Alumnus/Alumna of the Month
Kenneth Thompson (’92)
Read an Interview with Kenneth Thompson.
Read the court transcript from the Abner Louima trial.
Kenneth Thompson is a founding partner of Thompson Wigdor & Gilly LLP. As an experienced trial attorney and former federal prosecutor, Mr. Thompson has litigated a wide range of employment discrimination cases and criminal matters in federal and state courts. He has also led both criminal and civil investigations and is the head of the firm's Trial Practice Group. Mr. Thompson's trials and investigations have resulted in a number of television and newspaper interviews on various legal matters and landed him on the front page of Newsday after he delivered the opening statement in the Abner Louima federal civil rights trial. He has also appeared on Good Morning America and the Fox News Channel. Mr. Thompson served as an Assistant United States Attorney in the U.S. Attorney's Office for the Eastern District of New York for more than five years. Mr. Thompson's impressive record includes a number of convictions at trial and successful investigations and prosecutions of bank robbery, murder-for-hire, bribery, embezzlement, kidnapping and other offenses. He also received numerous awards from the FBI, the Commissioner of the New York City Police Department, and a host of other law enforcement agencies, and was recognized by the U.S. Attorney's Office for his outstanding contributions.
Mr. Thompson's role in the successful investigation and prosecution of New York City police officers for the brutal beating and torture of Abner Louima - one of the most horrific cases of police brutality in the history of New York City - was just one of his career highlights while in the U.S. Attorney's Office. His powerful opening statement at the Louima trial was considered by many, including a number of federal judges and news reporters, as one of the greatest opening statements ever delivered in the Eastern District of New York. Echoing the sentiments of many observers in the courtroom, newspaper columnist Jimmy Breslin reported that Thompson "delivered an opening statement that will be remembered." Most importantly, his formidable trial skills and dedication to the prosecution contributed to former Police Officer Justin Volpe pleading guilty in the middle of the trial and to the jury convicting former Police Officer Charles Schwarz of violating Abner Louima's civil rights. In addition to his trial work, Thompson assisted in briefing then FBI Director Louis Freeh on the status of the Louima investigation.
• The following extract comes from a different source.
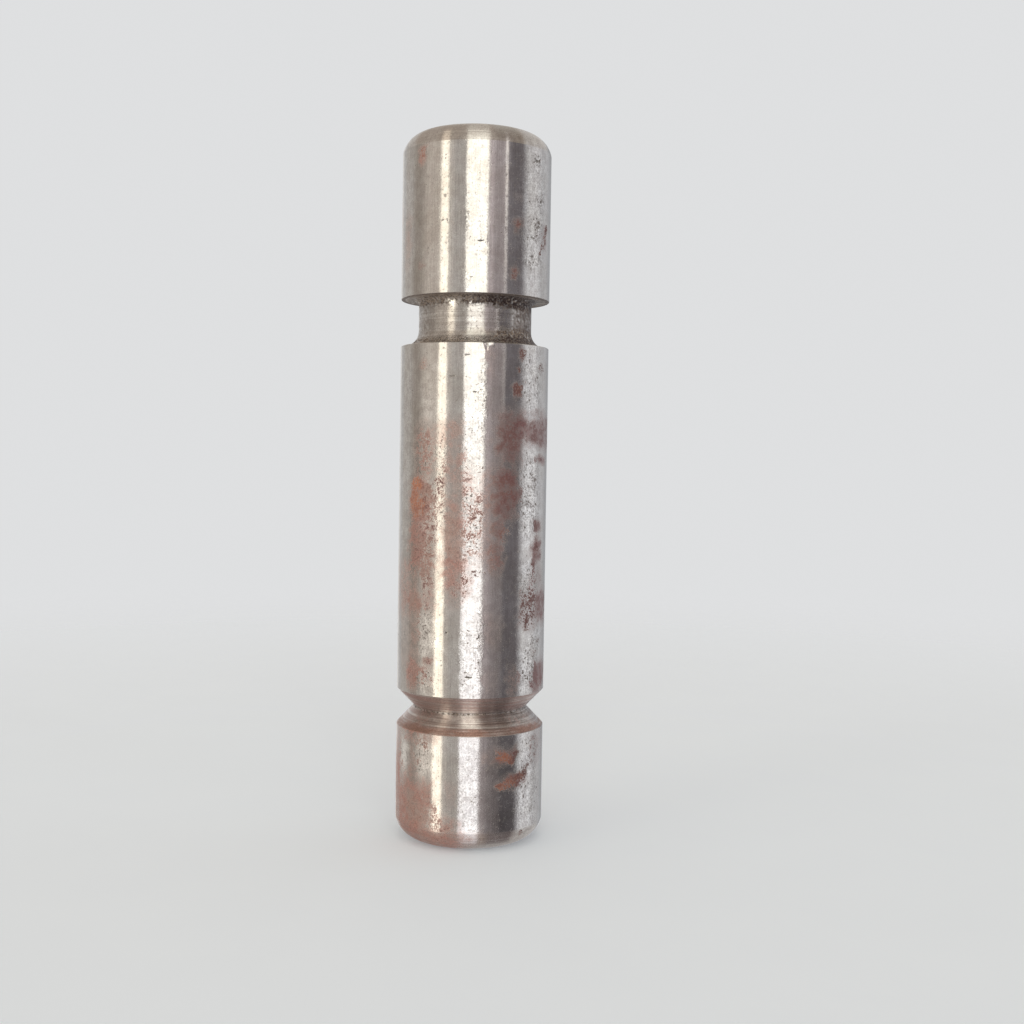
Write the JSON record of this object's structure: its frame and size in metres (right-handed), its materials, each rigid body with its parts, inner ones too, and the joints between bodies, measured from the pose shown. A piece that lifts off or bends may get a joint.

Thompson has participated in some of the country's most prominent, high-profile investigations. In 1993, he was a member of the Treasury Department's Waco Administrative Review, which conducted the investigation ordered by then President Bill Clinton of the raid on the Branch Davidian compound in Waco, Texas by federal agents, in which four agents were killed and 20 others shot and seriously wounded. Thompson was one of the attorneys who drafted the official report on the Waco incident, known as the "Waco Report, which has been praised as a model for government investigations. The Washington Post called it "[a] thorough and candid account of a .law enforcement disaster." The New York Times also weighed in, describing the Waco Report as "brutally detailed."
Thompson earned his law degree in 1992 from New York University School of Law, where he received the prestigious Arthur T. Vanderbilt Medal for outstanding contributions to the law school, and he earned a B.A., magna cum laude, from John Jay College. Following law school, he served as a clerk for United States District Judge Benjamin F. Gibson, former Chief Judge of the Western District of Michigan. He also worked for United States District Judge Robert P. Patterson, Jr. in the Southern District of New York, for two New York State Supreme Court Justices, and at the New York State Legislature. He is admitted to the New York State Bar, the U.S. District Courts for the Southern and Eastern Districts of New York and the U.S. Second Circuit Court of Appeals.